- _Required task_
Return only the lines running from the line with "shown = obj.evaluated_get(depsgraph)" down to the line with "obj.parent = None", both included, exactly as they appear.

- _Record list_
────────────────

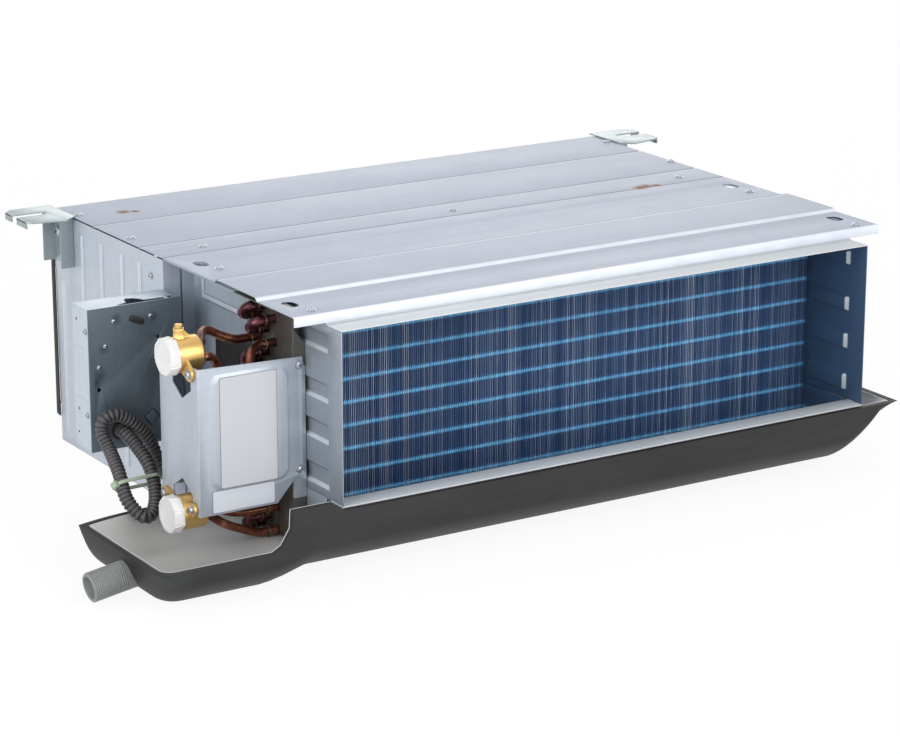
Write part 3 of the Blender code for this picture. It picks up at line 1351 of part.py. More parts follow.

────────────────

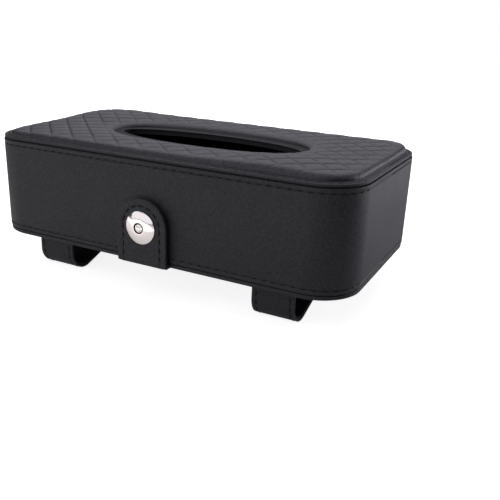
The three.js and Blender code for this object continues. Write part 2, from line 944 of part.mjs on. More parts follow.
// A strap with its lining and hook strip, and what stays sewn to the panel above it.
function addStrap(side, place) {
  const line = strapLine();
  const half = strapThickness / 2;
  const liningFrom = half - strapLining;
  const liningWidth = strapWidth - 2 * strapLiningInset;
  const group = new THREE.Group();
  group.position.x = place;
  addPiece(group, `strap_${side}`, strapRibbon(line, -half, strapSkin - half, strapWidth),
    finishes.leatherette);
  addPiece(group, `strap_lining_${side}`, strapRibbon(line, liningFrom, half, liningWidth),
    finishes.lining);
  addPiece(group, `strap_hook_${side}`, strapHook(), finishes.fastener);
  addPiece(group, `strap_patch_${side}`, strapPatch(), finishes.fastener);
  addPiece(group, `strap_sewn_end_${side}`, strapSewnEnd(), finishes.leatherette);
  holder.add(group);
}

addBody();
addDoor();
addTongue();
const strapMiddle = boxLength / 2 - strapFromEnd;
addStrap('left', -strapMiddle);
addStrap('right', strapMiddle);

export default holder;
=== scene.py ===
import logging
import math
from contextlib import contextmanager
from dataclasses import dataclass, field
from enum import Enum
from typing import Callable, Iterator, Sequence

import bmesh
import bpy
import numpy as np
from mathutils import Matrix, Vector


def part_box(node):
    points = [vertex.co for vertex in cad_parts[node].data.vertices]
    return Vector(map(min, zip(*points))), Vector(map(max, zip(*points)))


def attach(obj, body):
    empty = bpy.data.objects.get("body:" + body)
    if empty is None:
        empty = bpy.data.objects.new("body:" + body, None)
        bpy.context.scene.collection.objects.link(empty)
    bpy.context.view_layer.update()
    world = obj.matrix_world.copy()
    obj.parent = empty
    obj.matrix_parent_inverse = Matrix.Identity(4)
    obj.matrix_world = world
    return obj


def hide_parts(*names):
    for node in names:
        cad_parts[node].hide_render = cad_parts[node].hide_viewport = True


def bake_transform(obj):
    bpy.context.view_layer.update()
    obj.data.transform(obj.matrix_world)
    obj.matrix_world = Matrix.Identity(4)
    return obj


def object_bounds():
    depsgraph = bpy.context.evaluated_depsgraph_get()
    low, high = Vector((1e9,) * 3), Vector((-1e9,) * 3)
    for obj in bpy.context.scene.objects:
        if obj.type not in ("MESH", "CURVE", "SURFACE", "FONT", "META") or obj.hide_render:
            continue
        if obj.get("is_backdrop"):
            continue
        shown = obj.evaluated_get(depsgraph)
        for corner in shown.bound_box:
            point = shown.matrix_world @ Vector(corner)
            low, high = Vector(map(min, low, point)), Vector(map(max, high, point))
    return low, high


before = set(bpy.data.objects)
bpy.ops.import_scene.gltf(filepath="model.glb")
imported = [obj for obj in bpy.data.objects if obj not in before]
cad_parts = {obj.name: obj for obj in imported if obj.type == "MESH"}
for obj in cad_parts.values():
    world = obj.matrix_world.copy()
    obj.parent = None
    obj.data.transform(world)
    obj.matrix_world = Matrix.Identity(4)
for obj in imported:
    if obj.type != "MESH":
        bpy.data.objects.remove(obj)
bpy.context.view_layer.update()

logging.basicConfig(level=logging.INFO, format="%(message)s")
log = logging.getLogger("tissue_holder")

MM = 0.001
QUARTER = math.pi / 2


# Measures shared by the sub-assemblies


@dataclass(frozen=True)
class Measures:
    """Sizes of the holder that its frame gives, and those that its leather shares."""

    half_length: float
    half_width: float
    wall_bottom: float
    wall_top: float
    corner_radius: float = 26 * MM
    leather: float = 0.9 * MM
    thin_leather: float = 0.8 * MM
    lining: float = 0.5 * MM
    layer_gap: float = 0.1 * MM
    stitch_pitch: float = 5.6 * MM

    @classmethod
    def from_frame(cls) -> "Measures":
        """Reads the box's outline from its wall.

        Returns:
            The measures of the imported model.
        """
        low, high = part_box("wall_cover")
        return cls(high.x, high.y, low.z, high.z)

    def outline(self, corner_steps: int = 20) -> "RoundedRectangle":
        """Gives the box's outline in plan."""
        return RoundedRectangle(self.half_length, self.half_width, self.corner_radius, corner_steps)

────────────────

- _Written solution_
        shown = obj.evaluated_get(depsgraph)
        for corner in shown.bound_box:
            point = shown.matrix_world @ Vector(corner)
            low, high = Vector(map(min, low, point)), Vector(map(max, high, point))
    return low, high


before = set(bpy.data.objects)
bpy.ops.import_scene.gltf(filepath="model.glb")
imported = [obj for obj in bpy.data.objects if obj not in before]
cad_parts = {obj.name: obj for obj in imported if obj.type == "MESH"}
for obj in cad_parts.values():
    world = obj.matrix_world.copy()
    obj.parent = None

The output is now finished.